C’est ce que j’ai fait. Mammo, puis écho qui dure avec échographe qui passe et repasse au même endroit, entretien avec le médecin et rendez-vous pour une irm et une biopsie. J’entre dans le cercle de l’attente et des angoisses. À partir du moment où le diagnostic a été posé, avec l’amour de mon conjoint, de mes enfants et ma famille, j’ai suivi étape par étape le parcours de soin. L’Institut Curie a été formidable, les médecins ont toujours eu des phrases d’encouragement et de bienveillance. On m’a rappelé de toujours garder le moral, car c’est « 50% du travail de guérison ». J’ai eu chirurgie, chimiothérapie, re-chirurgie, radiothérapie. J’ai profité de mes traitements pour m’écouter davantage, mes envies, mes plaisirs. J’ai toujours voulu prendre des cours de dessin mais je n’avais jamais franchi le pas… Cela a été un exutoire, mais aussi une façon de me montrer que je pouvais faire quelque chose de mes dix doigts.
En parallèle, je me suis mise au sport. Retrouver des capacités que l’on pensait perdues aide également à se reconstruire. Mon conjoint m’a dit « tu es la seule à ne pas voir que tu es forte, tu ne vois pas tout ce que tu fais, ce que tu as accompli »…
A la fin du parcours de soin, la psychiatre qui me suivait m’a diagnostiqué un burn-out post traitement, j’étais à bout nerveusement.

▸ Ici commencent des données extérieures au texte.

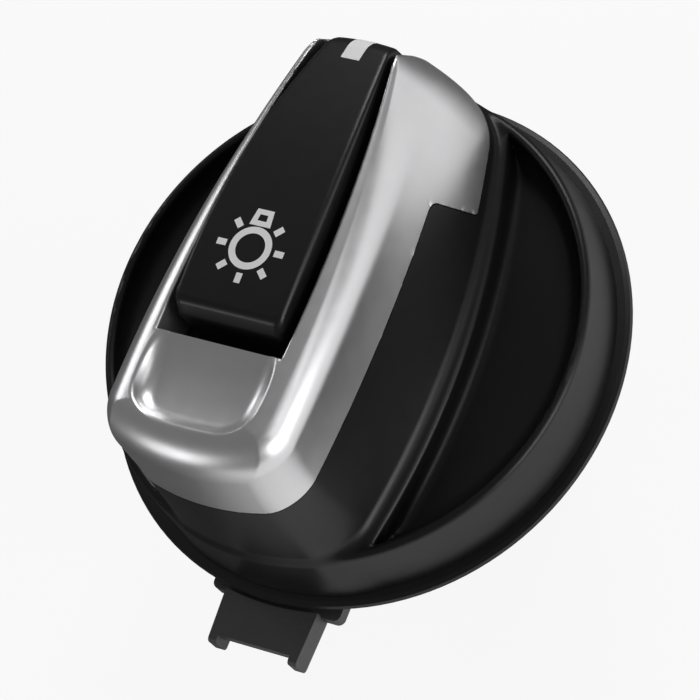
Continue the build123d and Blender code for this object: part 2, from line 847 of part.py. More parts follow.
if __name__ == "__main__":
    os.makedirs("parts", exist_ok=True)
    grip = outer_grip()
    cap = cap_block()
    window = pointer_window(cap)
    save("knob_body", knob_body(grip))
    save("grip_trim", grip_trim(grip))
    save("base_ring", base_ring())
    save("key_cap", key_cap(cap, window))
    save("pointer_window", window)
    save("light_guide", light_guide())
    save("drive_hub", drive_hub())
    save("hub_screws", hub_screws())
    save("hub_clip", hub_clip())
    save("rotor", rotor())
    save("wiper_contacts", wiper_contacts())
    save("detent_track", detent_track())
    for letter, side in (("a", 1), ("b", -1)):
        save("detent_plunger_" + letter, detent_plunger(side))
        save("detent_spring_" + letter, detent_spring(side))
    save("carrier", carrier())
    save("contact_board", contact_board())
    save("contact_tracks", contact_tracks())
    save("terminals", terminals())
    save("lamp_led", lamp_led())
    save("series_resistor", series_resistor())
    save("rear_housing", rear_housing())
    save("housing_screws", housing_screws())
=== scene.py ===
"""Looks of a rotary headlight switch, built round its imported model. Lengths are in metres.

The origin is on the knob's axis in the plane of the seat, +Z points out of the face,
+Y along the pointer and +X to the pointer's right.
"""

import math

import bmesh
import bpy
import numpy as np
from mathutils import Matrix, Vector


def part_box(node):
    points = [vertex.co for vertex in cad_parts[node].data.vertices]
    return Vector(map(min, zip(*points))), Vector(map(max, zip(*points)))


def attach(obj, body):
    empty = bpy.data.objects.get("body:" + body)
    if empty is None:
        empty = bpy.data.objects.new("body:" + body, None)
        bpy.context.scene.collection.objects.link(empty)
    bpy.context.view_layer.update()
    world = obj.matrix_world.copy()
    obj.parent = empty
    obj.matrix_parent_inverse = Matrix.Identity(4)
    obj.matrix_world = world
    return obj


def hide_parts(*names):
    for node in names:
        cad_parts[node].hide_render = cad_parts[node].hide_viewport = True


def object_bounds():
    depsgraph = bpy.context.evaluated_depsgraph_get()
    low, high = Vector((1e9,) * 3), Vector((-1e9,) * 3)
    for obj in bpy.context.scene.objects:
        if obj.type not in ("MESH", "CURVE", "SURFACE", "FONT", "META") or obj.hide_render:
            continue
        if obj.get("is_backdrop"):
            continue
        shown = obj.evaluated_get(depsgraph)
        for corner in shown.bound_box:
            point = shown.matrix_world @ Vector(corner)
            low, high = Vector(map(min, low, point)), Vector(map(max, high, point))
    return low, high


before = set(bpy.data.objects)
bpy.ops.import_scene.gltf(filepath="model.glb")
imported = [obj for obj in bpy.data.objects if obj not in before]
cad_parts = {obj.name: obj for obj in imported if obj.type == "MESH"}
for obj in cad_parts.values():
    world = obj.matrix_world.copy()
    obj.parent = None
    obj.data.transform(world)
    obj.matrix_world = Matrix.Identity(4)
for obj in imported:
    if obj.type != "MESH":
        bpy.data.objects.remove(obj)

bl_info = {
    "name": "Headlight switch",
    "version": (1, 0, 0),
    "blender": (4, 5, 0),
    "location": "View3D > Sidebar > Switch",
    "description": "Builds the visible pieces and the stage of a headlight switch",
    "category": "Object",
}

MM = 0.001
RING_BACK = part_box("base_ring")[0][2]

# The sizes of the moulded forms are in mm, and heights are above the back of the ring.
# Arcs in plan: middle along the pointer, greatest half width and radius
FOOT_PLAN = (-3.5, 10.95, 61.0)
WAIST_PLAN = (-5.0, 8.6, 140.0)
SHOULDER_PLAN = (-10.0, 8.5, 140.0)
LAND_PLAN = (-6.0, 6.25, 130.0)
KEY_PLAN = (-6.0, 5.8, 130.0)
DISH_PLAN = (-6.0, 6.0, 130.0)
POCKET_PLAN = (-3.5, 11.8, 65.0)
CAP_PLAN = (-4.0, 5.0, 120.0)

# Skirt and pockets
SKIRT_RADIUS = 21.85
SKIRT_DRAFT = math.radians(5.2)
SKIRT_FOOT = 0.55
SKIRT_TOP = 6.4
SKIRT_ROUND = 0.5
SKIRT_BORE = 19.95
SKIRT_HOLLOW = 2.4
FOOT_FILLET = 0.9
POCKET_RADIUS = 20.45
POCKET_FLOOR = 4.0
POCKET_COVE = 2.2
POCKET_SIDE_COVE = 1.0
POCKET_CORNER = 0.25
POCKET_RIM = 0.45

# Grip
WAIST_HEIGHT = 14.5
SHOULDER_DROP = 3.2
SHOULDER_FALL = 0.03
SHOULDER_TURN = math.radians(65.0)
SHOULDER_LIMIT = 0.985
LAND_HEIGHT = 23.9
LAND_START = -16.0
LAND_SLOPE = 0.06
LAND_ARC = 900.0
CROWN_ROUND = 0.45
TAIL_ROUND = 2.6
TAIL_FALL = 3.6
POINTER_ROUND = 2.9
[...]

C’est passé en continuant toutes les activités qui me faisaient du bien, en reprenant les projets de déménagement que nous avions mis entre parenthèses.
Trois ans après, je vais bien, même si j’ai encore des phases de grosse fatigue, des douleurs aux articulations, une prise de poids que je n’arrive pas à maîtriser à cause de l’hormonothérapie et la ménopause artificielle. Je vais bien car je suis en vie et que ces maux peuvent se soigner, ou au moins être adoucis. J’ai repris mon travail d’institutrice il y a un an et demi et je suis toujours à temps partiel. Je peux ainsi profiter de mes enfants. Pour eux qui avaient 2 et 4 ans au moment du diagnostic, ça reste très dur de voir maman fatiguée ou partir chez le médecin. Je pense sincèrement qu’il faut aider les accompagnants et que ça rentre dans le protocole de soin du malade… Mon conjoint m’a portée à bout de bras et ça a été dur pour lui aussi.
L’après-maladie est long et parfois compliqué, mais ça en vaut la peine.
Je réfléchis à différents projets artistiques sans réellement savoir quoi, mais on verra.